>> START

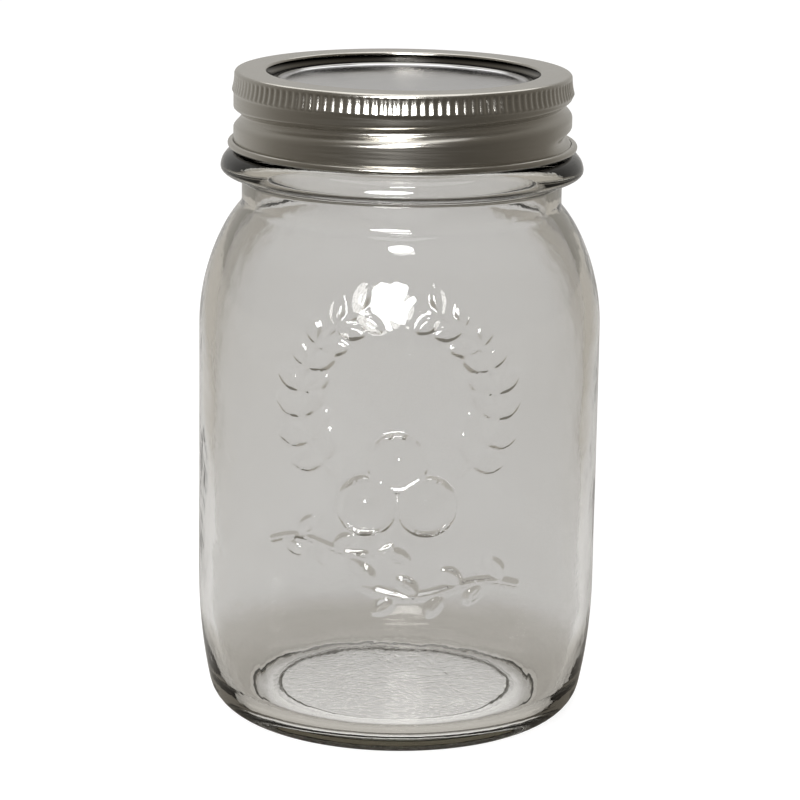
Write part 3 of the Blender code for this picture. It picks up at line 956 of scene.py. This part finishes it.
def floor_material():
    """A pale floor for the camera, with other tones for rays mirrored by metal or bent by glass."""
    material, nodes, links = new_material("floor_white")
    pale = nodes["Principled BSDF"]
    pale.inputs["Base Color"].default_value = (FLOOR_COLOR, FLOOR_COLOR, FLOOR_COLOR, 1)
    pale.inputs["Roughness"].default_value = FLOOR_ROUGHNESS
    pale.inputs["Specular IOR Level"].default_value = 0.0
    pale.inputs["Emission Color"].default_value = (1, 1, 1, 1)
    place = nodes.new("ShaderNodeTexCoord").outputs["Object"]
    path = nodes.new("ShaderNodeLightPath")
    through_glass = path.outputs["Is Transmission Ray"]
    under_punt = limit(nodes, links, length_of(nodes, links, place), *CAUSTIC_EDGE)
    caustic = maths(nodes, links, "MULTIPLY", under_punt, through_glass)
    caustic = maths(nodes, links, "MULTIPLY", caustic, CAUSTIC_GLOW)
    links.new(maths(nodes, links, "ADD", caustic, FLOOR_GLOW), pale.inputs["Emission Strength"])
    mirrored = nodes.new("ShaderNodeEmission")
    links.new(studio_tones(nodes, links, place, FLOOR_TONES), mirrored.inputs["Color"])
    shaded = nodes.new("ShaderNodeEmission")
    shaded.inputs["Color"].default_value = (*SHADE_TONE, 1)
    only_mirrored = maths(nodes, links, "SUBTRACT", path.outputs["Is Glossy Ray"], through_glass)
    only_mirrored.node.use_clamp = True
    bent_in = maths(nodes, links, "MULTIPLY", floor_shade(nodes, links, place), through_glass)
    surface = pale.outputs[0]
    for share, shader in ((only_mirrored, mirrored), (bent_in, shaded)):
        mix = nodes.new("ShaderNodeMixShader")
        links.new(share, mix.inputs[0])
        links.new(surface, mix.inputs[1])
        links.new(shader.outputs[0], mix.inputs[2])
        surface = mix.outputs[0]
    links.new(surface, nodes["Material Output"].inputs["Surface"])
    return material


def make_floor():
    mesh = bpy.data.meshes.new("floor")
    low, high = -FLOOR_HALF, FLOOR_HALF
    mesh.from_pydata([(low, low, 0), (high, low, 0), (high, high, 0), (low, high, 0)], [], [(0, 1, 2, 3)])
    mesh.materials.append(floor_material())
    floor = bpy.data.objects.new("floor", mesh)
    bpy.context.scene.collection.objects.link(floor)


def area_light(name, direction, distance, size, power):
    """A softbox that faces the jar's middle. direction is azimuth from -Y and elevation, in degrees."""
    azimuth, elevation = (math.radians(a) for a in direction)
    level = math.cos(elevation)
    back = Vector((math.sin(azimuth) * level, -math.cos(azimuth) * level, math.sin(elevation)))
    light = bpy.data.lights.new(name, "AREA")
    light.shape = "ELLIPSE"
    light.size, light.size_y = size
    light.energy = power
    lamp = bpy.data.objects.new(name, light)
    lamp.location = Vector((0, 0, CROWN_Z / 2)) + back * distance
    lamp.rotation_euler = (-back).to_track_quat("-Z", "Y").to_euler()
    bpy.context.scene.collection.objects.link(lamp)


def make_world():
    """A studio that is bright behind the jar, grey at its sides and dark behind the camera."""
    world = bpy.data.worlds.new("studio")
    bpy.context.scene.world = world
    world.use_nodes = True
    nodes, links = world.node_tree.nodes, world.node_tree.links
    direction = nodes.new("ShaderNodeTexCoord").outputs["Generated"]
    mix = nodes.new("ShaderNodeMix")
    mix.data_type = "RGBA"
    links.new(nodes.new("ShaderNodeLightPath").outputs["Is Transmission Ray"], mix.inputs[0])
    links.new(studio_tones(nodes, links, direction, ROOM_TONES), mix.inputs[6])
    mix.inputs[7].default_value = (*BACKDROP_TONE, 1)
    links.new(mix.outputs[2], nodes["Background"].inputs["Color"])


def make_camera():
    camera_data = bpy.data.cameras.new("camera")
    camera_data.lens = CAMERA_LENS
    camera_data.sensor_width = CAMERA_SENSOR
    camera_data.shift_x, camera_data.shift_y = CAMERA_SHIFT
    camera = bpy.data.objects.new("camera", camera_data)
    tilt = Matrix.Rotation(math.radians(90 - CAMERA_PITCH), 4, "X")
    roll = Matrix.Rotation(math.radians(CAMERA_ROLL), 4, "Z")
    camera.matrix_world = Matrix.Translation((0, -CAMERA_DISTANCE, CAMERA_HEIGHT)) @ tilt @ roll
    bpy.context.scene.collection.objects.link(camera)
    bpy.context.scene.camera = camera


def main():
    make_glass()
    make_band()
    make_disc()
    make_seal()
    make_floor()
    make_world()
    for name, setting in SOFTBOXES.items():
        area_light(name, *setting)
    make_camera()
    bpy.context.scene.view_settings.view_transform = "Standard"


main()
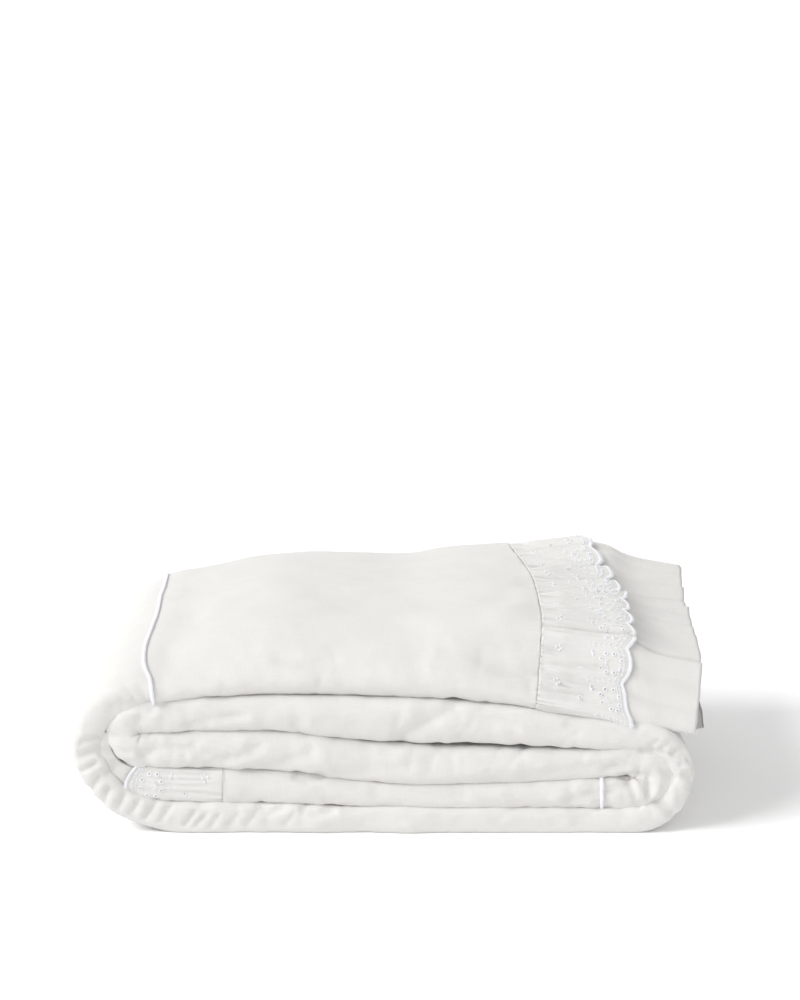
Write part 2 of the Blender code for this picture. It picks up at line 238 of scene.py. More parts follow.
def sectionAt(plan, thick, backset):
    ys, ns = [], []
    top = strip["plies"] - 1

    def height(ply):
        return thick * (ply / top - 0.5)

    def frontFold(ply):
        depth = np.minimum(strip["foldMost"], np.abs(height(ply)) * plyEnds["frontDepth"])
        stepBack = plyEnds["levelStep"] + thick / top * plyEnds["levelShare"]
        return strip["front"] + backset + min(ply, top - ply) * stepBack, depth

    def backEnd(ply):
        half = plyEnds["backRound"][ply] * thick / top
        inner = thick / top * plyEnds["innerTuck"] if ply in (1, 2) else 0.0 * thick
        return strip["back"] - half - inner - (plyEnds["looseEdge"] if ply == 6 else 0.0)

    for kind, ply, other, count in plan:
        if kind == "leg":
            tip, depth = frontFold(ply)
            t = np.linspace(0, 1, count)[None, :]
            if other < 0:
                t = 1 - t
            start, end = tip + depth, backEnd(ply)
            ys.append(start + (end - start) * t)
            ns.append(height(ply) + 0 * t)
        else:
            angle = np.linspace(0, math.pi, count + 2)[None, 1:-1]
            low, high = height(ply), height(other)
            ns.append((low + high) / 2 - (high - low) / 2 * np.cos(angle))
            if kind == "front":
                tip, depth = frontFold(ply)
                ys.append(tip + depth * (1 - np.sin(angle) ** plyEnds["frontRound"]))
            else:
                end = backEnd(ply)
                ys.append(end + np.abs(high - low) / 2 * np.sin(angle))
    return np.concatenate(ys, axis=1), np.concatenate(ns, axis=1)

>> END

DIRECTIONS
Only the lines from the one that contains "Write part 2" to the end of the data should be output, exactly as they appear.

ANSWER TO THIS EXERCISE
Write part 2 of the Blender code for this picture. It picks up at line 238 of scene.py. More parts follow.
def sectionAt(plan, thick, backset):
    ys, ns = [], []
    top = strip["plies"] - 1

    def height(ply):
        return thick * (ply / top - 0.5)

    def frontFold(ply):
        depth = np.minimum(strip["foldMost"], np.abs(height(ply)) * plyEnds["frontDepth"])
        stepBack = plyEnds["levelStep"] + thick / top * plyEnds["levelShare"]
        return strip["front"] + backset + min(ply, top - ply) * stepBack, depth

    def backEnd(ply):
        half = plyEnds["backRound"][ply] * thick / top
        inner = thick / top * plyEnds["innerTuck"] if ply in (1, 2) else 0.0 * thick
        return strip["back"] - half - inner - (plyEnds["looseEdge"] if ply == 6 else 0.0)

    for kind, ply, other, count in plan:
        if kind == "leg":
            tip, depth = frontFold(ply)
            t = np.linspace(0, 1, count)[None, :]
            if other < 0:
                t = 1 - t
            start, end = tip + depth, backEnd(ply)
            ys.append(start + (end - start) * t)
            ns.append(height(ply) + 0 * t)
        else:
            angle = np.linspace(0, math.pi, count + 2)[None, 1:-1]
            low, high = height(ply), height(other)
            ns.append((low + high) / 2 - (high - low) / 2 * np.cos(angle))
            if kind == "front":
                tip, depth = frontFold(ply)
                ys.append(tip + depth * (1 - np.sin(angle) ** plyEnds["frontRound"]))
            else:
                end = backEnd(ply)
                ys.append(end + np.abs(high - low) / 2 * np.sin(angle))
    return np.concatenate(ys, axis=1), np.concatenate(ns, axis=1)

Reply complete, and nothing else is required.